Auto, la riforma europea resta bloccata
La proposta di uniformare i cr iter i di omologazione è ferma da un anno
È passato un anno esatto da quando la Commissione europea ha presentato una ambiziosa riforma del sistema di omologazione delle automobili in Europa. Sulla scia del clamoroso scandalo Volkswagen, il piano deve agli occhi dell’esecutivo comunitario mettere ordine in un sistema troppo parcelizzato, dove le autorità nazionali continuano ad avere un ruolo chiave. A 12 mesi dalla presentazione della riforma, questa è ancora bloccata in Parlamento e al Consiglio.

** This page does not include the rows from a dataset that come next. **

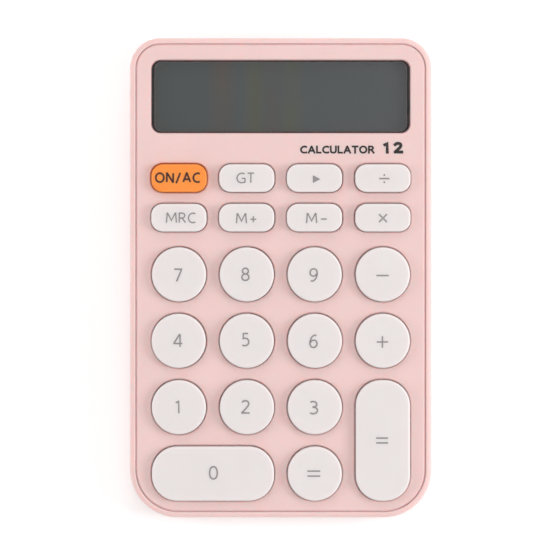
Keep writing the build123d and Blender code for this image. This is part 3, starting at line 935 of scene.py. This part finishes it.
def curve(*through: tuple[float, float], steps: int = 10) -> Array:
    """A smooth stroke through these points.

    Each span is a Catmull-Rom cubic of its two ends and their neighbours, with the end tangents
    found by reflecting the first and last runs.

    Args:
        *through: the points, in order.
        steps: points on each span.

    Returns:
        The stroke's points, (n, 2).
    """
    p = np.array(through, float)
    p = np.concatenate([[2 * p[0] - p[1]], p, [2 * p[-1] - p[-2]]])
    t = np.linspace(0.0, 1.0, steps, endpoint=False)[None, :, None]
    a, b, c, d = (p[i : len(p) - 3 + i, None] for i in range(4))
    spans = 0.5 * (
        2 * b + (c - a) * t + (2 * a - 5 * b + 4 * c - d) * t**2 + (3 * b - a - 3 * c + d) * t**3
    )
    return np.concatenate([spans.reshape(-1, 2), p[-2:-1]])


def oval(x: float, y: float, half_x: float, half_y: float, square: float = 2.2, steps: int = 48) -> Array:
    """A closed stroke: a superellipse, ending where it starts.

    Its points are the middle + the half sizes * (cos, sin), each raised to 2 / square with its sign
    kept.

    Args:
        x: the middle's x.
        y: the middle's y.
        half_x: half its width.
        half_y: half its height.
        square: 2 for an ellipse, and more for fuller corners.
        steps: chords round it.

    Returns:
        The points, (steps + 1, 2).
    """
    turn = np.linspace(0.0, 2 * math.pi, steps + 1)
    around = np.stack([np.cos(turn), np.sin(turn)], axis=1)
    return np.array([x, y]) + np.array([half_x, half_y]) * np.sign(around) * np.abs(around) ** (2.0 / square)


@dataclass(frozen=True)
class Glyph:
    """A letter as centre lines in a box one unit high."""

    width: float
    strokes: tuple[Array, ...]


GLYPHS: dict[str, Glyph] = {
    "0": Glyph(0.62, (oval(0.31, 0.5, 0.31, 0.5),)),
    "1": Glyph(0.27, (line((0.0, 0.84), (0.25, 1.0), (0.25, 0.0)),)),
    "2": Glyph(0.65, (
        np.concatenate([
            curve((0.02, 0.86), (0.15, 0.97), (0.31, 1.0), (0.50, 0.93), (0.57, 0.76), (0.49, 0.55),
                  (0.29, 0.31), (0.01, 0.02)),
            line((0.01, 0.0), (0.65, 0.0)),
        ]),
    )),
    "3": Glyph(0.62, (
        curve((0.03, 0.93), (0.22, 1.0), (0.46, 0.94), (0.55, 0.77), (0.46, 0.61), (0.20, 0.54)),
        curve((0.24, 0.54), (0.50, 0.47), (0.61, 0.28), (0.51, 0.08), (0.27, 0.0), (0.0, 0.06)),
    )),
    "4": Glyph(0.68, (
        line((0.50, 0.0), (0.50, 1.0), (0.44, 1.0), (0.0, 0.30), (0.0, 0.27), (0.455, 0.27)),
        line((0.545, 0.27), (0.68, 0.27)),
    )),
    "5": Glyph(0.56, (
        np.concatenate([
            line((0.50, 1.0), (0.11, 1.0), (0.08, 0.57)),
            curve((0.10, 0.58), (0.27, 0.62), (0.46, 0.54), (0.55, 0.32), (0.46, 0.09), (0.25, 0.0),
                  (0.02, 0.05)),
        ]),
    )),
    "6": Glyph(0.60, (
        curve((0.54, 0.97), (0.38, 1.0), (0.16, 0.84), (0.04, 0.55), (0.02, 0.30), (0.10, 0.08), (0.31, 0.0),
              (0.51, 0.10), (0.59, 0.32), (0.50, 0.54), (0.31, 0.60), (0.13, 0.52), (0.05, 0.40)),
    )),
    "7": Glyph(0.60, (line((0.0, 1.0), (0.60, 1.0), (0.60, 0.96), (0.20, 0.0)),)),
    "8": Glyph(0.57, (oval(0.285, 0.765, 0.24, 0.235, 2.0), oval(0.285, 0.26, 0.285, 0.26, 2.0))),
    "9": Glyph(0.60, (
        curve((0.06, 0.03), (0.22, 0.0), (0.44, 0.16), (0.56, 0.45), (0.58, 0.70), (0.50, 0.92), (0.29, 1.0),
              (0.09, 0.90), (0.01, 0.68), (0.10, 0.46), (0.29, 0.40), (0.47, 0.48), (0.55, 0.60)),
    )),
    "A": Glyph(0.80, (
        line((0.0, 0.0), (0.38, 1.0), (0.42, 1.0), (0.80, 0.0)),
        line((0.16, 0.31), (0.64, 0.31)),
    )),
    "C": Glyph(0.74, (
        curve((0.73, 0.93), (0.52, 1.0), (0.22, 0.90), (0.03, 0.65), (0.02, 0.36), (0.17, 0.10), (0.46, 0.0),
              (0.74, 0.05)),
    )),
    "G": Glyph(0.84, (
        np.concatenate([
            curve((0.79, 0.93), (0.54, 1.0), (0.24, 0.90), (0.03, 0.65), (0.02, 0.36), (0.18, 0.10),
                  (0.48, 0.0), (0.84, 0.07)),
            line((0.84, 0.08), (0.84, 0.46), (0.50, 0.46)),
        ]),
    )),
    "L": Glyph(0.50, (line((0.0, 1.0), (0.0, 0.0), (0.50, 0.0)),)),
    "M": Glyph(1.04, (
        line((0.0, 0.0), (0.07, 1.0), (0.13, 1.0), (0.52, 0.18), (0.91, 1.0), (0.97, 1.0), (1.04, 0.0)),
    )),
    "N": Glyph(0.72, (line((0.0, 0.0), (0.0, 1.0), (0.05, 1.0), (0.67, 0.0), (0.72, 0.0), (0.72, 1.0)),)),
    "O": Glyph(0.90, (oval(0.45, 0.5, 0.45, 0.5, 2.1),)),
    "R": Glyph(0.66, (
        np.concatenate([
            line((0.0, 0.0), (0.0, 1.0)),
            curve((0.0, 1.0), (0.28, 1.0), (0.50, 0.94), (0.58, 0.76), (0.49, 0.56), (0.26, 0.48),
                  (0.07, 0.48))[1:],
        ]),
        line((0.33, 0.44), (0.66, 0.0)),
    )),
    "T": Glyph(0.68, (line((0.0, 1.0), (0.68, 1.0)), line((0.34, 0.95), (0.34, 0.0)))),
    "U": Glyph(0.72, (
        np.concatenate([
            line((0.0, 1.0), (0.0, 0.36)),
            curve((0.0, 0.36), (0.08, 0.10), (0.36, 0.0), (0.64, 0.10), (0.72, 0.36))[1:],
            line((0.72, 0.36), (0.72, 1.0))[1:],
        ]),
    )),
    "/": Glyph(0.46, (line((0.0, -0.14), (0.46, 1.05)),)),
    "+": Glyph(0.62, (
        line((0.0, 0.42), (0.62, 0.42)),
        line((0.31, 0.47), (0.31, 0.73)),
        line((0.31, 0.37), (0.31, 0.11)),
    )),
    "-": Glyph(0.62, (line((0.0, 0.42), (0.62, 0.42)),)),
}


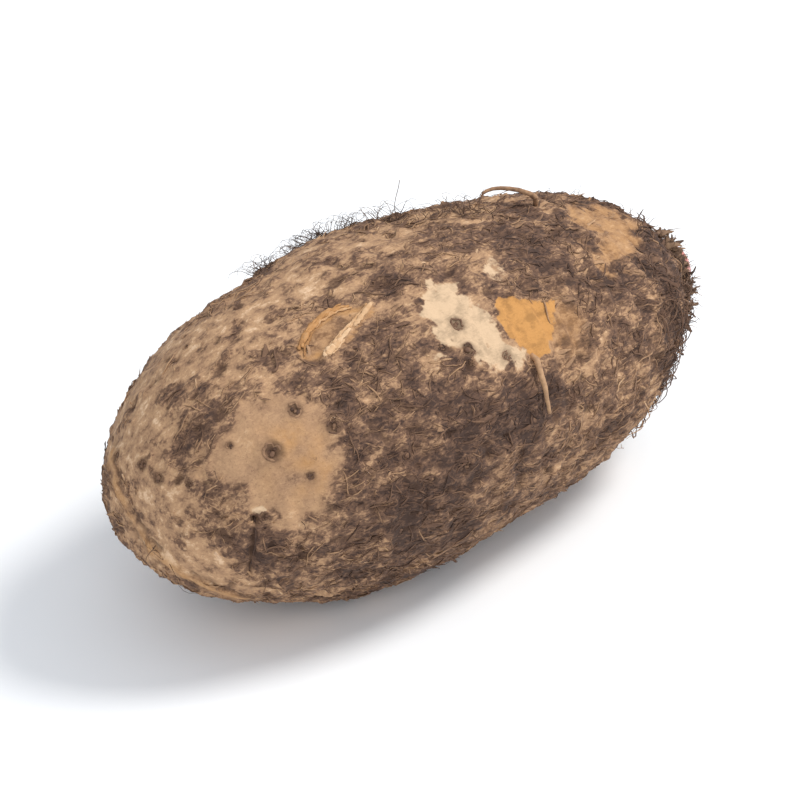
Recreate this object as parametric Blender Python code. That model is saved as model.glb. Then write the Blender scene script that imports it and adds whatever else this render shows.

«La nostra proposta è sul tavolo da un anno – spiega Lucía Caudet, portavoce della Commissione europea qui a Bruxelles –. Stiamo aspettando che il Parlamento e il Consiglio accelerino i lavori, confermando il nostro stesso grado di ambizione». Invece, in un contesto di crescente euroscetticismo, l’idea di accentrare poteri a Bruxelles non piace, nonostante gli scandali sulle emissioni nocive delle auto abbiano messo in luce l’inadeguatezza dell’assetto attuale.
L’attuale sistema prevede che l’omologazione per tutta l’Unione delle auto nuove avvenga nel paese di produzione o di messa su strada. L’assetto si basa sulla fiducia reciproca. Vw è riuscita a eludere l'attenzione delle autorità tedesche adottando uno speciale software che al momento dei test ha ridotto artificialmente le emissioni nocive. Sono 8,5 milioni le vetture della casa automobilistica che oggi circolano in Europa, inquinando più di quanto non fosse stato ufficialmente certificato.
La riforma presentata dalla Commissione si basa su tre filoni. Modifica il rapporto tra casa automobilistica e società di omologazione, riducendo la possibilità dei conflitti d'interesse; introduce possibili controlli ex post sulle auto già in circolazione; dà allo stesso esecutivo comunitario il potere di ritirare dalle strade auto che violano la normativa europea e di comminare eventuali multe alle case automobilistiche e alle autorità di omologazione ( si veda Il Sole 24 Ore del 28 gennaio 2016).
Il pacchetto conferma il divieto dell'uso di strumenti che possano manipolare surretiziamente le emissioni nocive, e anzi introduce l’obbligo della casa automobilistica di consentire alle autorità di omologazione l’accesso alle centraline informatiche. A parole, la riforma era stata accolta positivamente, tanto lo scandalo Volkswagen, scoppiato nel settembre del 2015, ha scioccato l’opinione pubblica. Oggi, tuttavia, il pacchetto è bloccato nell'iter legislativo.
Sul fronte del Consiglio, le misure sono ancora discusse a livello tecnico. Non piace la possibilità per l’esecutivo Bruxelles di effettuare test ex post e l’ipotesi di monitoraggio delle autorità nazionali. Sul versante del Parlamento, l’iter è anch'esso molto lento. Nel rapporto della commissione Mercato Interno e Protezione dei consumatori, il relatore inglese Daniel Dalton ha preferito sopprimere il potere di Bruxelles di richiamare le auto difettose e condizionare le eventuali multe all'avviso dei Ventotto.
La posizione non è condivisa da altri parlamentari, anche se molti di loro sono alla ricerca di un diverso equilibrio tra centro e periferia rispetto a quello proposto da Bruxelles. Commenta Nicola Danti, deputato socialista italiano che siede nella commissione parlamentare: «L’obiettivo resta quello di dotare l’Europa di un efficace sistema di controllo e sorveglianza del mercato, che eviti altri casi Volkswagen e che spezzi ogni legame tra organi di controllo e case automobilistiche».